Almanack of Naval Ravikant

A lot of business books should have been blog posts. This book is the opposite where every page is interesting and thought-provoking. The book is available for free here.

Transforming NOKIA: The Power of Paranoid Optimism to Lead Through Colossal Change

This Forbes cover from 2007 is one of my favorite pictures:



In 2008 Nokia and Apple had around the same market cap. In 2012 Apple’s market cap was 60 times greater. This book is written by a board member during those years and the transformation that followed. It’s a good case study of a culture that got too sure of its’ own success.
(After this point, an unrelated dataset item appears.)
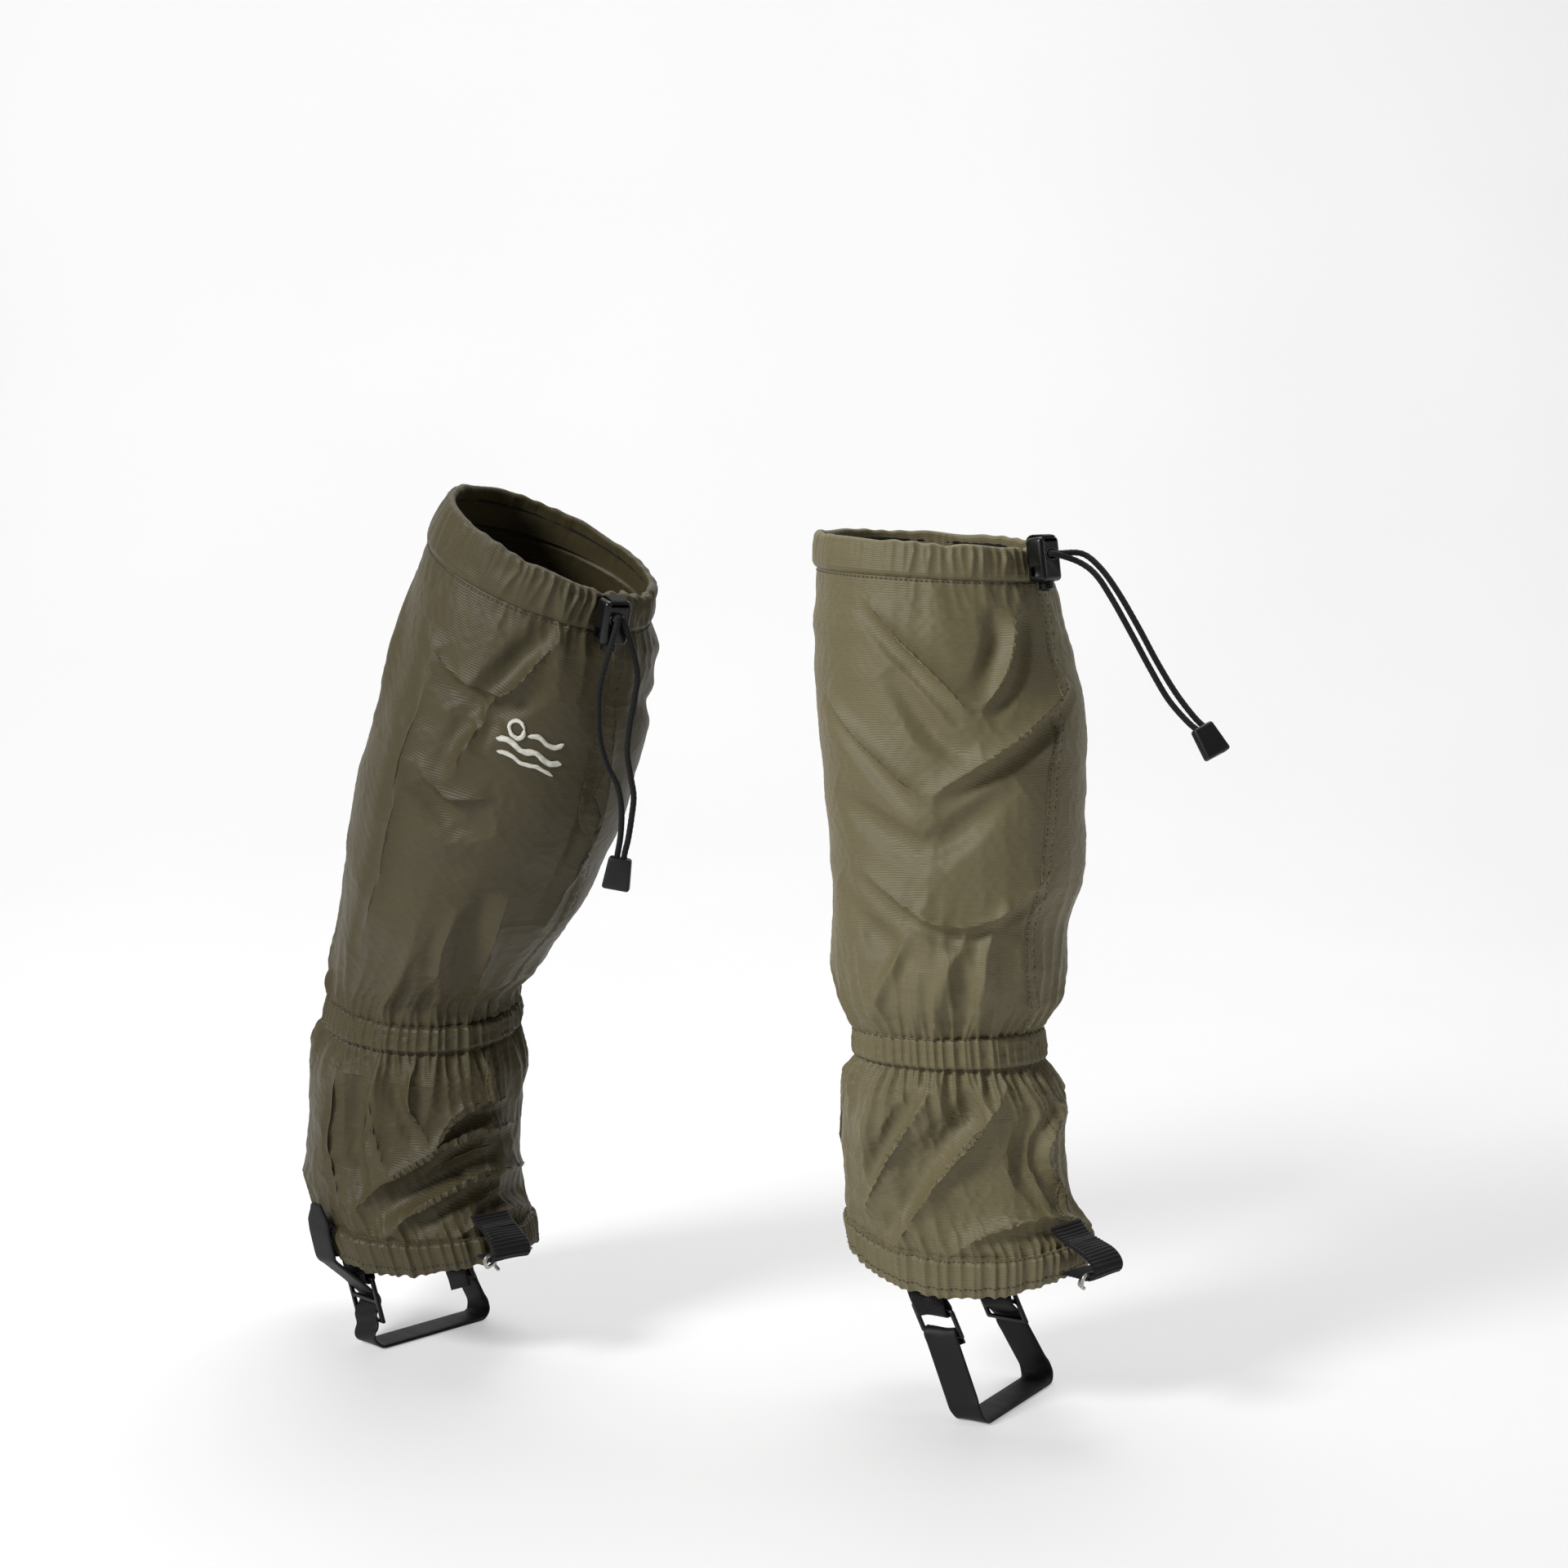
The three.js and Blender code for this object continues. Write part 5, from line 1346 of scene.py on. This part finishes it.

Practical Statistics for Data Scientists: 50+ Essential Concepts Using R and Python

This book does a great job of showing how statistics relate to data science in practice. A lot of technical books try to be exhaustive and become too long. This is an admirably concise book.

Fiction

The Road

A father and his son walk alone towards the ocean in a post-apocalyptic America. Amazing writing. It’s hard to let go of this book after having finished it. Truly horrifying.

A Special Providence

Richard Yates is one of my favorite authors and this is a great book. The book follows a young man in the second world war and the relationship with his mother.

The Lost World

Great old time adventure story by Sir Arthur Conan Doyle about an expedition in South America. Easy to get hooked into the adventure and keep reading.

Reviewing “Postwar: A History of Europe since 1945” with the help of natural language processing

A few months ago, Amazon recommended that I read Postwar. It is an incredible book, but it’s so long and contains so much information I had forgotten almost everything by the time I finished.

Therefore I wanted to see if I could write code to help review the book. I especially wanted to understand what years and events would be worth remembering. As a proxy for importance, I therefore extracted the frequency each year is mentioned:

Amount of times a specific year between 1900-1999 is mentioned in the book

One interesting takeaway is that 1960 is the only year after 1945 that’s never mentioned. I tried to confirm if this is random or not through Google Ngram searches. Of the three years 1959-1961, 1960 seems to be mentioned the least often (though it is pretty close). So it might be that 1960 is the most uneventful year in European post-war history ?

I then reviewed the book by reading the sentences that contains the most frequently mentioned years. Here’s an annotated version of the graph above showing some of the key events:

Annotations showing key events for some of the most commonly mentioned years

I also wanted to summarize broad themes from the post-war decades 1950-1980. To do that I wrote another script to extract each sentence which referenced a decade, e.g. containing “1950s”. I then used Term Frequency-Inverse Document Frequency (TF-IDF) to identify word significance. I visualized the output in Power BI so that word size is determined by TF-IDF.

Word clouds for sentences mentioning 1950:s (top left), 1960:s (top right), 1970:s (bottom left), 1980:s (bottom right)

Unfortunately the word significance was not very informative. There are some insights, for instance an important word of the 1950:s is “Film”. Cinema attendance was on it’s way down due to the introduction of the TV, but the average person in the UK still went to the cinema 28 times per year, 40% more than before the war.

But since there are relatively few sentences per decade, a few sentences can heavily skew the results. For instance the top word for the 1980:s is “percent” due to sentences like this:

“…the [French Communist] Party saw its share of the vote fall steadily at every election: from a post-war peak of 28 percent in 1946 to 18.6 percent in 1977 and thence, in a vertiginous collapse, to under 10 percent in the elections of the 1980s”

Overall this was an interesting experiment in trying to make it easier to remember key points from a book. All code can be found on Github here.